Makale özeti ve diğer detaylar.
Anadolu’da kurulmuş bir Türk tarikatı olan Bektâşîlik, Osmanlılar döneminde yaygınlık kazanan diğer pek çok tarikat gibi, fikrî açıdan vahdet-i vücûdun tesiri altında gelişmiştir. Bununla birlik-te Bektâşîler kendi bakış açılarına ve tarikatlarının önceliklerine göre vahdet-i vücûdu yeniden yorumlamışlardır. Son dönemde yaşamış olan birkaç istisnâ dışında, Bektâşî önderlerinin ortaya koydukları bu görüşler tarikatlarının iç yapısıyla uyumlu ve kendi içerisinde tutarlı olsa da, bunların Muhyiddîn İbnü’l-Arabî’nin öncülüğünü yapmış olduğu Ekberî geleneğe somut katkılarından söz etmek mümkün değildir. Durumun bu minvâl üzere olduğunun en bâriz örneklerini özellikle Bektâşî şâirlerine ait manzûm eserlerde bulmak mümkündür.

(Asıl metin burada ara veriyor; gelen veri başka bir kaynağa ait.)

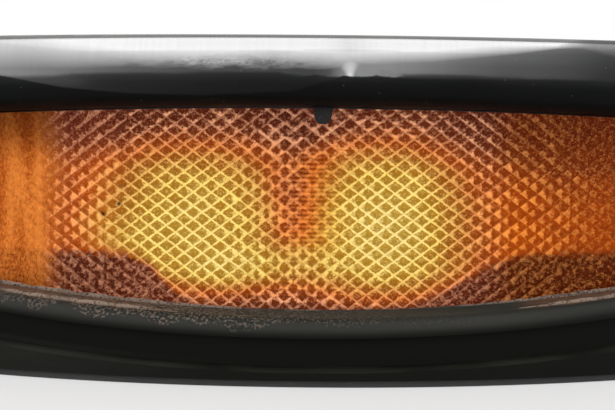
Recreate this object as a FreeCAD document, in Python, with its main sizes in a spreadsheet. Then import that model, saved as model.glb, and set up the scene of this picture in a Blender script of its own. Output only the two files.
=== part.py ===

Bektashi order, as a Turkish institution, was founded in Anatolia. The mystical philosophy of Bektashi order as it occurs in many sufi fraternities during the Ottoman Empire, have been developed in the light of wahdat al-wujud. But the leaders of Bektashi order have interpreted this thought form their point of view. However from their theoretical approach, the Bektashi’s have added nothing new to the theachings of the Ibn al-Arabî school. It is possible to find proper examples which supports this idea in their poetic works.